## TASK STATEMENT
Return all of the data exactly as given.

## DATA SHOWN
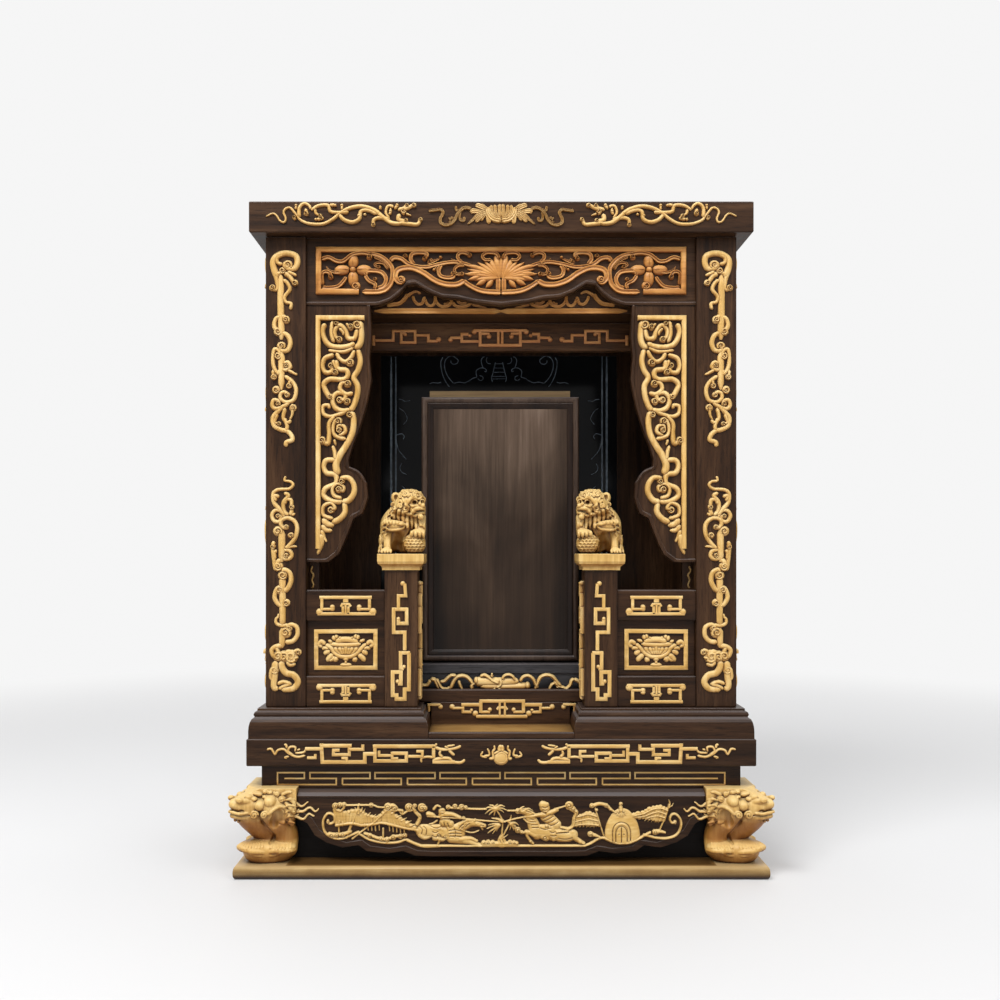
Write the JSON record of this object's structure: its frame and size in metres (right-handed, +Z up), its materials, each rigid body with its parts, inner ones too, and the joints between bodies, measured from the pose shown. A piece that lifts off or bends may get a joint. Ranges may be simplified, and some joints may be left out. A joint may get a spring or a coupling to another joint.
{
  "type": "chinese ancestor shrine",
  "caption": "Dark wood tabletop ancestor shrine with pale relief carving, lion feet, a railed porch with guardian lions and a covered ancestor tablet on a dais.",
  "frame": {"origin": "centre of the underside of the ground board, which rests on the table", "axes": "+Z up, the open front faces -Y, +X to the right of someone looking at the front"},
  "size_m": [0.492, 0.238, 0.61],
  "materials": {
    "dark_wood": "satin dark rosewood stain",
    "carved_wood": "pale carved boxwood, satin",
    "pale_wood": "pale wood, satin",
    "lion_wood": "pale carved boxwood, satin",
    "walnut": "figured walnut, satin lacquer",
    "dais_paint": "blue-black stained wood, satin",
    "black_glass": "black polished glass with fine engraved lines"
  },
  "bodies": {
    "shrine": {"ground_board": "pale_wood", "inner_skirt": "dark_wood", "shoulder_moulding": "dark_wood", "waist_frame": "dark_wood", "platform_slab": "dark_wood", "foot_front_left": "lion_wood", "foot_front_right": "lion_wood", "foot_rear_left": "lion_wood", "foot_rear_right": "lion_wood", "front_apron": "dark_wood", "right_apron": "dark_wood", "rear_apron": "dark_wood", "left_apron": "dark_wood", "left_pedestal": "dark_wood", "right_pedestal": "dark_wood", "tread_nosing": "dark_wood", "tread_board": "pale_wood", "threshold_rail": "dark_wood", "dais_fascia": "dais_paint", "dais_board": "dais_paint", "ribbon_scroll": "carved_wood", "post_front_left": "dark_wood", "post_front_right": "dark_wood", "post_rear_left": "dark_wood", "post_rear_right": "dark_wood", "left_side_panel": "dark_wood", "right_side_panel": "dark_wood", "back_frame": "dark_wood", "back_glass": "black_glass", "back_board": "dark_wood", "left_newel": "dark_wood", "right_newel": "dark_wood", "left_lower_rail": "dark_wood", "right_lower_rail": "dark_wood", "left_rail_panel": "dark_wood", "right_rail_panel": "dark_wood", "left_upper_rail": "dark_wood", "right_upper_rail": "dark_wood", "left_guardian_lion": "lion_wood", "right_guardian_lion": "lion_wood", "top_lambrequin": "dark_wood", "left_lambrequin": "dark_wood", "right_lambrequin": "dark_wood", "top_carving": "carved_wood", "left_carving": "carved_wood", "right_carving": "carved_wood", "inner_lambrequin": "dark_wood", "left_inner_pilaster": "dark_wood", "right_inner_pilaster": "dark_wood", "ceiling_board": "dark_wood", "fret_beam": "dark_wood", "cornice_frame": "dark_wood", "roof_board": "dark_wood"},
    "tablet": {"tablet_case": "walnut"},
    "tablet_cover": {"tablet_cover_frame": "walnut", "tablet_cover_panel": "walnut"},
    "slip_1": {"name_slip_1": "pale_wood"},
    "slip_2": {"name_slip_2": "pale_wood"},
    "slip_3": {"name_slip_3": "pale_wood"},
    "slip_4": {"name_slip_4": "pale_wood"}
  },
  "joints": [
    {"name": "tablet_slide", "type": "slide", "parent": "shrine", "child": "tablet", "axis": [0, -1, 0], "range_m": [0, 0.012]},
    {"name": "cover_lift", "type": "slide", "parent": "tablet", "child": "tablet_cover", "axis": [0, 0, 1], "range_m": [0, 0.04]},
    {"name": "slip_1_lift", "type": "slide", "parent": "tablet", "child": "slip_1", "axis": [0, 0, 1], "range_m": [0, 0.035]},
    {"name": "slip_2_lift", "type": "slide", "parent": "tablet", "child": "slip_2", "axis": [0, 0, 1], "range_m": [0, 0.035]},
    {"name": "slip_3_lift", "type": "slide", "parent": "tablet", "child": "slip_3", "axis": [0, 0, 1], "range_m": [0, 0.035]},
    {"name": "slip_4_lift", "type": "slide", "parent": "tablet", "child": "slip_4", "axis": [0, 0, 1], "range_m": [0, 0.035]}
  ]
}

## FULL SOLUTION
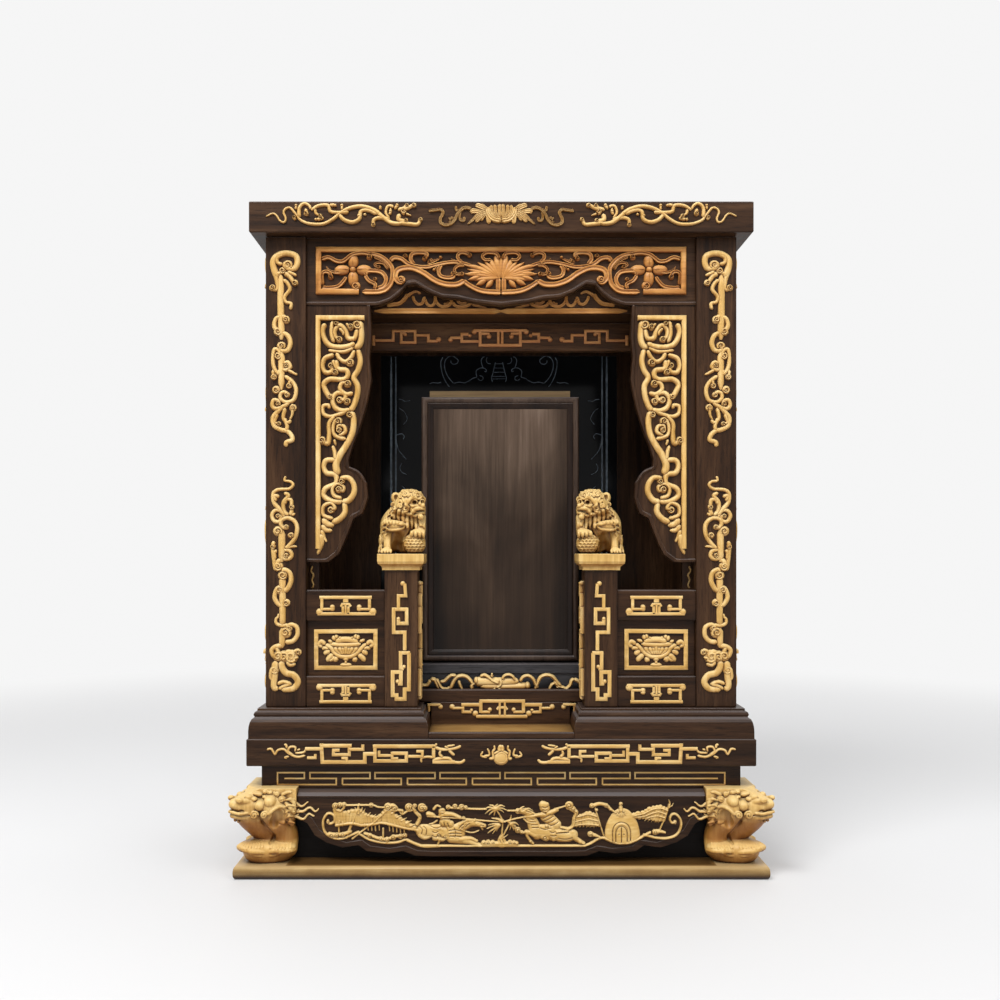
Write the JSON record of this object's structure: its frame and size in metres (right-handed, +Z up), its materials, each rigid body with its parts, inner ones too, and the joints between bodies, measured from the pose shown. A piece that lifts off or bends may get a joint. Ranges may be simplified, and some joints may be left out. A joint may get a spring or a coupling to another joint.
{
  "type": "chinese ancestor shrine",
  "caption": "Dark wood tabletop ancestor shrine with pale relief carving, lion feet, a railed porch with guardian lions and a covered ancestor tablet on a dais.",
  "frame": {"origin": "centre of the underside of the ground board, which rests on the table", "axes": "+Z up, the open front faces -Y, +X to the right of someone looking at the front"},
  "size_m": [0.492, 0.238, 0.61],
  "materials": {
    "dark_wood": "satin dark rosewood stain",
    "carved_wood": "pale carved boxwood, satin",
    "pale_wood": "pale wood, satin",
    "lion_wood": "pale carved boxwood, satin",
    "walnut": "figured walnut, satin lacquer",
    "dais_paint": "blue-black stained wood, satin",
    "black_glass": "black polished glass with fine engraved lines"
  },
  "bodies": {
    "shrine": {"ground_board": "pale_wood", "inner_skirt": "dark_wood", "shoulder_moulding": "dark_wood", "waist_frame": "dark_wood", "platform_slab": "dark_wood", "foot_front_left": "lion_wood", "foot_front_right": "lion_wood", "foot_rear_left": "lion_wood", "foot_rear_right": "lion_wood", "front_apron": "dark_wood", "right_apron": "dark_wood", "rear_apron": "dark_wood", "left_apron": "dark_wood", "left_pedestal": "dark_wood", "right_pedestal": "dark_wood", "tread_nosing": "dark_wood", "tread_board": "pale_wood", "threshold_rail": "dark_wood", "dais_fascia": "dais_paint", "dais_board": "dais_paint", "ribbon_scroll": "carved_wood", "post_front_left": "dark_wood", "post_front_right": "dark_wood", "post_rear_left": "dark_wood", "post_rear_right": "dark_wood", "left_side_panel": "dark_wood", "right_side_panel": "dark_wood", "back_frame": "dark_wood", "back_glass": "black_glass", "back_board": "dark_wood", "left_newel": "dark_wood", "right_newel": "dark_wood", "left_lower_rail": "dark_wood", "right_lower_rail": "dark_wood", "left_rail_panel": "dark_wood", "right_rail_panel": "dark_wood", "left_upper_rail": "dark_wood", "right_upper_rail": "dark_wood", "left_guardian_lion": "lion_wood", "right_guardian_lion": "lion_wood", "top_lambrequin": "dark_wood", "left_lambrequin": "dark_wood", "right_lambrequin": "dark_wood", "top_carving": "carved_wood", "left_carving": "carved_wood", "right_carving": "carved_wood", "inner_lambrequin": "dark_wood", "left_inner_pilaster": "dark_wood", "right_inner_pilaster": "dark_wood", "ceiling_board": "dark_wood", "fret_beam": "dark_wood", "cornice_frame": "dark_wood", "roof_board": "dark_wood"},
    "tablet": {"tablet_case": "walnut"},
    "tablet_cover": {"tablet_cover_frame": "walnut", "tablet_cover_panel": "walnut"},
    "slip_1": {"name_slip_1": "pale_wood"},
    "slip_2": {"name_slip_2": "pale_wood"},
    "slip_3": {"name_slip_3": "pale_wood"},
    "slip_4": {"name_slip_4": "pale_wood"}
  },
  "joints": [
    {"name": "tablet_slide", "type": "slide", "parent": "shrine", "child": "tablet", "axis": [0, -1, 0], "range_m": [0, 0.012]},
    {"name": "cover_lift", "type": "slide", "parent": "tablet", "child": "tablet_cover", "axis": [0, 0, 1], "range_m": [0, 0.04]},
    {"name": "slip_1_lift", "type": "slide", "parent": "tablet", "child": "slip_1", "axis": [0, 0, 1], "range_m": [0, 0.035]},
    {"name": "slip_2_lift", "type": "slide", "parent": "tablet", "child": "slip_2", "axis": [0, 0, 1], "range_m": [0, 0.035]},
    {"name": "slip_3_lift", "type": "slide", "parent": "tablet", "child": "slip_3", "axis": [0, 0, 1], "range_m": [0, 0.035]},
    {"name": "slip_4_lift", "type": "slide", "parent": "tablet", "child": "slip_4", "axis": [0, 0, 1], "range_m": [0, 0.035]}
  ]
}